◆ **DATASET SECTION**:
>> begin
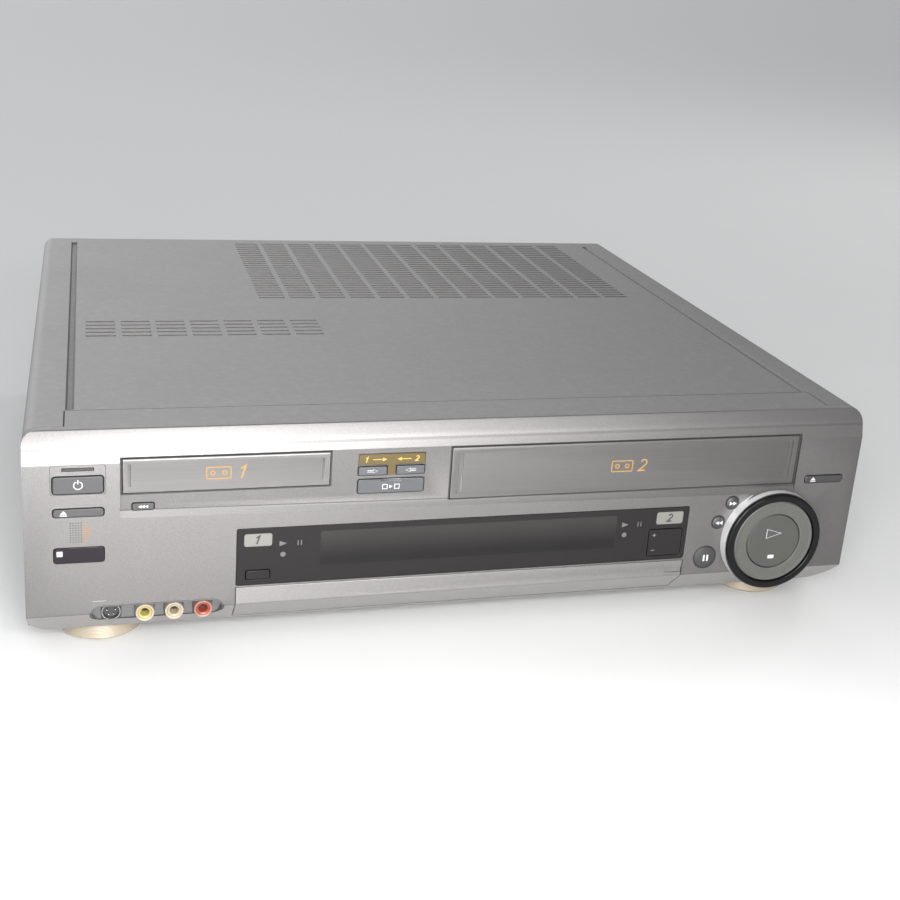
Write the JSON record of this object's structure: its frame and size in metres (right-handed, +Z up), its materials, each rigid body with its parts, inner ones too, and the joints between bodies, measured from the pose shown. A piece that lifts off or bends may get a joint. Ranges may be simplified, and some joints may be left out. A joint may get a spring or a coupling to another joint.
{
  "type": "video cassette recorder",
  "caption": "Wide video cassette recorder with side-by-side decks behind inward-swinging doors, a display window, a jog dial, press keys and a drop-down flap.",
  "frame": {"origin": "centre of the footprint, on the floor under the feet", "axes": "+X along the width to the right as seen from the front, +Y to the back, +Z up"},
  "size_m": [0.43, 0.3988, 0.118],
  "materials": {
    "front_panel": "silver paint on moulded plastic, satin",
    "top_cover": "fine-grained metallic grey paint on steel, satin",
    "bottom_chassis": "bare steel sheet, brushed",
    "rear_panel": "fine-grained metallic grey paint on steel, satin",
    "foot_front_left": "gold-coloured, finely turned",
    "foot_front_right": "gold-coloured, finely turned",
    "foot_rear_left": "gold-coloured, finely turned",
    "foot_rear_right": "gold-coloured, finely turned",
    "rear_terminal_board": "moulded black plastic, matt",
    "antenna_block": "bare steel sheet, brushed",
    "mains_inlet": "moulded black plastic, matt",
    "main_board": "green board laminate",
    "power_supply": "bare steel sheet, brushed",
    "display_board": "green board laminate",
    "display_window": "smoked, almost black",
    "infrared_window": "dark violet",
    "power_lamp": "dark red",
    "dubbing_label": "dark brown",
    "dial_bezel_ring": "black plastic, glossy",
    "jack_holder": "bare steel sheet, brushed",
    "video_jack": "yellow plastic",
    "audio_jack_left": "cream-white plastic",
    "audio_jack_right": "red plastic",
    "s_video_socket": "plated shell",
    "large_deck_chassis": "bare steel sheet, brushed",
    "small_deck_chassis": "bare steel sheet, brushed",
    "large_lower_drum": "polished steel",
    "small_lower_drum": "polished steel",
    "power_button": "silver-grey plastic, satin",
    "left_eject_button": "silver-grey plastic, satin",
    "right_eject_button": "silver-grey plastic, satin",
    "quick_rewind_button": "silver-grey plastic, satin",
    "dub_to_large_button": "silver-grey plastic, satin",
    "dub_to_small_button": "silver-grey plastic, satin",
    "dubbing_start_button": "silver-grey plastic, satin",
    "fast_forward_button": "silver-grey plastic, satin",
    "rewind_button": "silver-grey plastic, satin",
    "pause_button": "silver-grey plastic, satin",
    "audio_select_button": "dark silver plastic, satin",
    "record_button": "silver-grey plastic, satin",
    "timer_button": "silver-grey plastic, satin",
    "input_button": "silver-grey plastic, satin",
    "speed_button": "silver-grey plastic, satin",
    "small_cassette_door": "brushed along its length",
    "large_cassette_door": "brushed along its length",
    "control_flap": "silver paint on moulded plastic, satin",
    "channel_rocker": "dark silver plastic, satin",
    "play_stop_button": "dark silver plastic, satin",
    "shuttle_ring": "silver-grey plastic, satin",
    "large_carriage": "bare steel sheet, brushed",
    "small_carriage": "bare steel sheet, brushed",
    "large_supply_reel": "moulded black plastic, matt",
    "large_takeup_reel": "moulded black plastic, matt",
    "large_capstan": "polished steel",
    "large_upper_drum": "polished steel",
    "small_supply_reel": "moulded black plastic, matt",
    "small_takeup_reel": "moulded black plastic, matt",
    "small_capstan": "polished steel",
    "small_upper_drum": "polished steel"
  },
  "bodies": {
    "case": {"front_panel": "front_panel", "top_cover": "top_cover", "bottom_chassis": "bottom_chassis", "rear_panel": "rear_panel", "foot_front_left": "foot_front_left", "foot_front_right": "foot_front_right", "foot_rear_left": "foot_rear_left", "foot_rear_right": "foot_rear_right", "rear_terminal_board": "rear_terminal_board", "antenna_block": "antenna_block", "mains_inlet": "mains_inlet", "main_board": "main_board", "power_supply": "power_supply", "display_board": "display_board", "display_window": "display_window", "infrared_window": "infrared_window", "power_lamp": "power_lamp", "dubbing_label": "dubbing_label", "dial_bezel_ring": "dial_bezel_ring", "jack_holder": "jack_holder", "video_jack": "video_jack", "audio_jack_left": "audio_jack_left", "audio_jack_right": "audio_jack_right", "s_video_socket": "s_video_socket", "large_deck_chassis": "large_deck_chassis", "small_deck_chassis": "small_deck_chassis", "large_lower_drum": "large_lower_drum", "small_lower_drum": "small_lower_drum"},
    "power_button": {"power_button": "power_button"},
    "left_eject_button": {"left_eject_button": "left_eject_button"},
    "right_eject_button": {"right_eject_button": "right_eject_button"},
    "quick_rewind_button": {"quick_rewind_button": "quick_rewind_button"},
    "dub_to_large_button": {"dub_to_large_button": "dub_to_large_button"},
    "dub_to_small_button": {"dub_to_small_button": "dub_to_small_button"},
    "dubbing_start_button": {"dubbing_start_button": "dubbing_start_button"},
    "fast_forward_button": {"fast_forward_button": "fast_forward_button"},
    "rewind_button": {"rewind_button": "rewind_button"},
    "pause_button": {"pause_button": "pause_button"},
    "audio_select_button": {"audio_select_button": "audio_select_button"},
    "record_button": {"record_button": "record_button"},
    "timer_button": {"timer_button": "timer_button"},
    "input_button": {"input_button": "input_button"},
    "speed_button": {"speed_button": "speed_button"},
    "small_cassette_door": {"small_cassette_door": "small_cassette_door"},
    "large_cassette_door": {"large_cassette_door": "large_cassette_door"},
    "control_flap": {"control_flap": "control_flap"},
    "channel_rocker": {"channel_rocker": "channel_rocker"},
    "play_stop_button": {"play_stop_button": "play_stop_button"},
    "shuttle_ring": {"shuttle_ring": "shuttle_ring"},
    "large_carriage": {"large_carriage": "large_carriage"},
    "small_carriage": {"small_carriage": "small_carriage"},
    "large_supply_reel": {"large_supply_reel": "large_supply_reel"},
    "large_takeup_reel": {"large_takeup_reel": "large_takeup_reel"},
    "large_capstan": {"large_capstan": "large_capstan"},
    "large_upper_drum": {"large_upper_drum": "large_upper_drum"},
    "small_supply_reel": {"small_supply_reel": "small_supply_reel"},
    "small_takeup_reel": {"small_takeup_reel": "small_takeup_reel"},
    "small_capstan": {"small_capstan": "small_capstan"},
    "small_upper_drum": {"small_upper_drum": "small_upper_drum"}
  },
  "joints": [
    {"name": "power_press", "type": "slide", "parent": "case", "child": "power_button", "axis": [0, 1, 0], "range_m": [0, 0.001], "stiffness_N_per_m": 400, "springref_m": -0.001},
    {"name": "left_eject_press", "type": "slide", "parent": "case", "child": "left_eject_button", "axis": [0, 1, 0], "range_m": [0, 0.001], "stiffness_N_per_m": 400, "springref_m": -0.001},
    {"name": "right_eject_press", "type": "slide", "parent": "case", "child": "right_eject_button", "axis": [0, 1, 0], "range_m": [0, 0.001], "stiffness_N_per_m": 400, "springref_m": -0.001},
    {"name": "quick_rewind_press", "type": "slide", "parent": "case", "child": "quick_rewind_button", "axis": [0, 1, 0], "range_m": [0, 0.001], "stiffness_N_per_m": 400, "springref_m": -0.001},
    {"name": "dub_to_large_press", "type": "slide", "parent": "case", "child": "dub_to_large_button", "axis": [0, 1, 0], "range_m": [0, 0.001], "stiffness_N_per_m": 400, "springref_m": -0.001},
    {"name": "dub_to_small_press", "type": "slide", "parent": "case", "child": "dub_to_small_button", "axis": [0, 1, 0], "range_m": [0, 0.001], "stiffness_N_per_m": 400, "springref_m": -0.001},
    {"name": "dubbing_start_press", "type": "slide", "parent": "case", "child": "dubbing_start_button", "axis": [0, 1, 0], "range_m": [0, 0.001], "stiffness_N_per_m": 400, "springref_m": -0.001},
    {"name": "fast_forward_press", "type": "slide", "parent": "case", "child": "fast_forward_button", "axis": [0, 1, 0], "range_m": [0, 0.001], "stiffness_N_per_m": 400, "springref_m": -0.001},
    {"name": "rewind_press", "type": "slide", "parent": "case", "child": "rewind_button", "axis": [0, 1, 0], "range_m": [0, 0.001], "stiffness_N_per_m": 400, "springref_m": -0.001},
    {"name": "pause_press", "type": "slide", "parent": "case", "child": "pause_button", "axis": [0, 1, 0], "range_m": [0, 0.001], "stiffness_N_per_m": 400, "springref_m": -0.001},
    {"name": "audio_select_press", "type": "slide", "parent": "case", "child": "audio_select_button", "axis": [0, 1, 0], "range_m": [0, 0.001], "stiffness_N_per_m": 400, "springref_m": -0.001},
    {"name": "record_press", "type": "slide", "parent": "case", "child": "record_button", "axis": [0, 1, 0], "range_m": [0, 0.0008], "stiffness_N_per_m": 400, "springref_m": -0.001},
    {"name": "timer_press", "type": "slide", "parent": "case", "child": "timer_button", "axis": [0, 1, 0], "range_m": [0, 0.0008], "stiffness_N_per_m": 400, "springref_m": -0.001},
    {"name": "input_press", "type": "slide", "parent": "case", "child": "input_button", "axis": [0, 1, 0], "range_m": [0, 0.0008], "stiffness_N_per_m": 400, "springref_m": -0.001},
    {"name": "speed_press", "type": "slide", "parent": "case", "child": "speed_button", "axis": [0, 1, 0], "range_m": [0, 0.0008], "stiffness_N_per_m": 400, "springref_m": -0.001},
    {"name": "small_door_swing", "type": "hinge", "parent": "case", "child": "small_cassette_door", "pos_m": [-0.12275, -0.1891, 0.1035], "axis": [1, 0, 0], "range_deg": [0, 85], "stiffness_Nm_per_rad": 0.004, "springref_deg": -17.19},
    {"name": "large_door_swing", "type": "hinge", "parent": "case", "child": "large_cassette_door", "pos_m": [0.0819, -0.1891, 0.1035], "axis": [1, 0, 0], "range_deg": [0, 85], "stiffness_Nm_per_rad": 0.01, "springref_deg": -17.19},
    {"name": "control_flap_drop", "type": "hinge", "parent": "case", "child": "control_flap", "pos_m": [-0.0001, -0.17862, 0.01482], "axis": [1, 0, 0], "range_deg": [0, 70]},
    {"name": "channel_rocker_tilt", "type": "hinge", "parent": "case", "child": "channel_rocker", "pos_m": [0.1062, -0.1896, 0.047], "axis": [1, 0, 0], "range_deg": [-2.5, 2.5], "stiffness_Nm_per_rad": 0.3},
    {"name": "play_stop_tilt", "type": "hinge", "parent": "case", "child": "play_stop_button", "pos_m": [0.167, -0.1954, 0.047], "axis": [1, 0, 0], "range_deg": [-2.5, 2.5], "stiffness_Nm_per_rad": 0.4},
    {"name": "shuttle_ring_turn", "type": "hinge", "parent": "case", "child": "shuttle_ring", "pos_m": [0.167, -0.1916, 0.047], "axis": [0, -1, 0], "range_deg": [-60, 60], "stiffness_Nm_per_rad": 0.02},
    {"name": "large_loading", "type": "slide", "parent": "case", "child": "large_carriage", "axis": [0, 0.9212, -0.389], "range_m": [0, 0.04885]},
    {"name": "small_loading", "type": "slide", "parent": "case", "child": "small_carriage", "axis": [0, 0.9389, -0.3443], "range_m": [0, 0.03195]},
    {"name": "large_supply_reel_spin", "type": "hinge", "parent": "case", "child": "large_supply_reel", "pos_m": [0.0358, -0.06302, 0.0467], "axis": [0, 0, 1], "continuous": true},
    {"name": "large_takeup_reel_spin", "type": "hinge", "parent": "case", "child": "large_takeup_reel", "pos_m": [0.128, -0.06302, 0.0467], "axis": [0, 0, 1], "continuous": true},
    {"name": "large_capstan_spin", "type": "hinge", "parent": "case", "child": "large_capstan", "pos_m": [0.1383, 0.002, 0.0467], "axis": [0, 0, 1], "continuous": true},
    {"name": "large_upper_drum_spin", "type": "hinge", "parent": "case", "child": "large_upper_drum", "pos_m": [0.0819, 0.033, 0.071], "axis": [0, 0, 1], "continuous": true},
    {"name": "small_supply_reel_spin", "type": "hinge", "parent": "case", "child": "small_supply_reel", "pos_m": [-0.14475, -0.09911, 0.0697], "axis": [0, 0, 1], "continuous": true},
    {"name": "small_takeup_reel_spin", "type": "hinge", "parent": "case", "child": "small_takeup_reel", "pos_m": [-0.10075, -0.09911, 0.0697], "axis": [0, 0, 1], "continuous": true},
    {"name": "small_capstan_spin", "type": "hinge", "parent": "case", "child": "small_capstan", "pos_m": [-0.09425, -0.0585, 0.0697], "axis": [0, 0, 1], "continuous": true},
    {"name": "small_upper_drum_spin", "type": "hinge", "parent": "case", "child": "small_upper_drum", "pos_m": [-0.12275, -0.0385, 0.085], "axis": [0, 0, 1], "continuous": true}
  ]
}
>> end
◆ **WHAT NEEDS TO BE DONE**: Write down only the number of lines that contain the string "materials" in the listing.

◆ **TASK SOLUTION**: 2